**Directions for this task:**
Restate, exactly and only, the lines from the first through the line containing "sides=lead_sides), BLACK_PLASTIC, 0.6)".
BEGIN Data excerpt
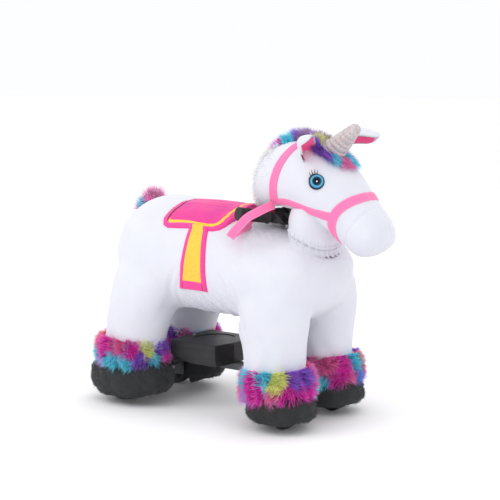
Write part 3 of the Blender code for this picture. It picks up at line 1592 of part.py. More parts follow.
# Motor lead, from the tray's rear wall to the motor's end cap
lead_start = Vector((box_rear_x - seat_gap, beam_half_width + lead_clear, part_z))
lead_end = motor_face + Y * (motor_length + seat_gap)
first_back, second_back, drop_back, low_back, turn_back = lead_backs
drop_sag, low_sag, turn_sag = lead_sags
lead_route = [
    lead_start,
    lead_start - X * first_back,
    lead_start - X * second_back,
    Vector((box_rear_x - drop_back, lead_start.y, beam_top_z - drop_sag)),
    Vector((box_rear_x - low_back, lead_start.y, beam_base_z - low_sag)),
    Vector((box_rear_x - turn_back, lead_end.y - lead_clear, beam_base_z - turn_sag)),
    lead_end + Vector((lead_end_back, lead_clear, lead_clear)),
    lead_end + Y * lead_end_out + X * first_back,
    lead_end + Y * lead_clear,
    lead_end,
]
lead_points = smooth_route(lead_route, route_steps)
finish("motor_lead", tube(lead_points, lead_radius, sides=lead_sides), BLACK_PLASTIC, 0.6)
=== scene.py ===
# %% [markdown]
# A plush ride-on unicorn, dressed over its frame.
# The real toy is a stuffed body pulled over a steel tube frame on four small wheels.
# The frame comes ready made and stays where it is. These cells sew the plush round it,
# comb its fur, lay the straps and give every surface a finish that is built from nodes.

# %% Load the frame
from math import acos, asin, cos, pi, radians, sin, tau

import bmesh
import bpy
import numpy as np
from mathutils import Matrix, Vector
from mathutils.bvhtree import BVHTree


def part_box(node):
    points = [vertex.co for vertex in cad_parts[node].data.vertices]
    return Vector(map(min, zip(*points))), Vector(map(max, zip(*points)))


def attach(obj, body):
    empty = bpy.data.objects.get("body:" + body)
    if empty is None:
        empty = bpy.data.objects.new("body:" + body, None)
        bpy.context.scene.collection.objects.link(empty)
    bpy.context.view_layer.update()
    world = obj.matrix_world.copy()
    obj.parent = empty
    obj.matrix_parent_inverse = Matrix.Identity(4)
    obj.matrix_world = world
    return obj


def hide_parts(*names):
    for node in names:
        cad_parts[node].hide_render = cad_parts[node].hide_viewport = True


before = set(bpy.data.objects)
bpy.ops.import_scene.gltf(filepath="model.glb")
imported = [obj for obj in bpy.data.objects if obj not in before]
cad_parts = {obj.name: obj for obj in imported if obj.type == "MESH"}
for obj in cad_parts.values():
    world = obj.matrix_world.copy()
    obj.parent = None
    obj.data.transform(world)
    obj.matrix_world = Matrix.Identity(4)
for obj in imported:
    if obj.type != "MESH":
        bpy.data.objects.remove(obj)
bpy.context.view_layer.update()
scene = bpy.context.scene
X, Y, Z = Vector((1, 0, 0)), Vector((0, 1, 0)), Vector((0, 0, 1))
print("frame pieces:", len(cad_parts))

# %% [markdown]
# The camera stands where the photographer stood: to the animal's right and a little in front,
# just above the saddle's height. A long lens keeps the legs from spreading.
# The light is soft and plain, so that the plush's own shading can be read.

# %% Camera and lights
view_azimuth = radians(36.30)
view_elevation = radians(7.47)
view_distance = 3.0
view_target = Vector((0.0093, 0.0, 0.3857))
lens_length, sensor_width = 90.8, 36.0
towards_camera = Vector((
    sin(view_azimuth) * cos(view_elevation), -cos(view_azimuth) * cos(view_elevation), sin(view_elevation),
))
camera = bpy.data.objects.new("camera", bpy.data.cameras.new("camera"))
camera.data.lens = lens_length
camera.data.sensor_width = sensor_width
camera.location = view_target + towards_camera * view_distance
camera.rotation_mode = "QUATERNION"
camera.rotation_quaternion = (-towards_camera).to_track_quat("-Z", "Y")
scene.collection.objects.link(camera)
scene.camera = camera
scene.view_settings.view_transform = "Standard"


def soft_light(name, spot, aim, size, power, colour):
    """A large square lamp, turned to the point that it lights."""
    lamp = bpy.data.lights.new(name, "AREA")
    lamp.size = size
    lamp.energy = power
    lamp.color = colour
    holder = bpy.data.objects.new(name, lamp)
    holder.location = spot
    holder.rotation_mode = "QUATERNION"
    holder.rotation_quaternion = (Vector(aim) - Vector(spot)).to_track_quat("-Z", "Y")
    scene.collection.objects.link(holder)


soft_light("key_light", (-1.6, -2.6, 2.6), (0, 0, 0.35), 2.4, 34, (1.0, 0.99, 0.98))
soft_light("fill_light", (2.6, -1.6, 1.5), (0, 0, 0.35), 2.2, 9, (0.96, 0.97, 1.0))
soft_light("back_light", (0.2, 2.6, 2.2), (0, 0, 0.45), 2.0, 14, (1.0, 1.0, 1.0))
sky = bpy.data.objects.new("sky_light", bpy.data.lights.new("sky_light", "SUN"))
sky.data.energy = 0.35
sky.data.angle = radians(60)
scene.collection.objects.link(sky)
world = bpy.data.worlds.new("studio")
scene.world = world
world.use_nodes = True
world.node_tree.nodes["Background"].inputs["Color"].default_value = (0.985, 0.988, 1.0, 1)
world.node_tree.nodes["Background"].inputs["Strength"].default_value = 1.0
print("camera at", [round(c, 3) for c in camera.location])

# %% [markdown]
# Every finish is built from the same few nodes, so a helper that adds a node and wires it
# keeps each recipe readable. An effect that several finishes share, such as pile or grain,
# becomes a node group with named sockets, like a stamp that is pressed with other colours.


# %% Node helpers
def node(tree, kind, wires=None, **settings):
    """Adds a shader node. Wires are other nodes' outputs or plain values."""
    made = tree.nodes.new(kind)
    for key, value in settings.items():
        setattr(made, key, value)
    for socket, source in (wires or {}).items():
        if isinstance(source, bpy.types.NodeSocket):
            tree.links.new(source, made.inputs[socket])
        else:
            made.inputs[socket].default_value = source
    return made


def maths(tree, operation, *values):
    """One Math node, clamped where its name ends in +."""
    made = node(tree, "ShaderNodeMath", dict(enumerate(values)), operation=operation.rstrip("+"))
    made.use_clamp = operation.endswith("+")
    return made.outputs[0]


def blend_colours(tree, share, first, second, mode="MIX"):
    """The Mix node for colours."""
    wires = {0: share, 6: first, 7: second}
    return node(tree, "ShaderNodeMix", wires, data_type="RGBA", blend_type=mode).outputs[2]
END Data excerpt
**Exercise solution:**
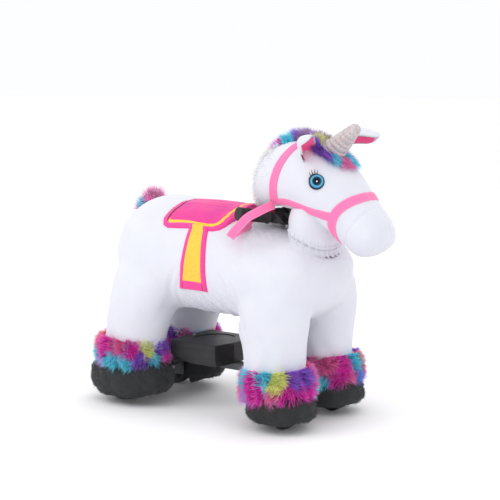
Write part 3 of the Blender code for this picture. It picks up at line 1592 of part.py. More parts follow.
# Motor lead, from the tray's rear wall to the motor's end cap
lead_start = Vector((box_rear_x - seat_gap, beam_half_width + lead_clear, part_z))
lead_end = motor_face + Y * (motor_length + seat_gap)
first_back, second_back, drop_back, low_back, turn_back = lead_backs
drop_sag, low_sag, turn_sag = lead_sags
lead_route = [
    lead_start,
    lead_start - X * first_back,
    lead_start - X * second_back,
    Vector((box_rear_x - drop_back, lead_start.y, beam_top_z - drop_sag)),
    Vector((box_rear_x - low_back, lead_start.y, beam_base_z - low_sag)),
    Vector((box_rear_x - turn_back, lead_end.y - lead_clear, beam_base_z - turn_sag)),
    lead_end + Vector((lead_end_back, lead_clear, lead_clear)),
    lead_end + Y * lead_end_out + X * first_back,
    lead_end + Y * lead_clear,
    lead_end,
]
lead_points = smooth_route(lead_route, route_steps)
finish("motor_lead", tube(lead_points, lead_radius, sides=lead_sides), BLACK_PLASTIC, 0.6)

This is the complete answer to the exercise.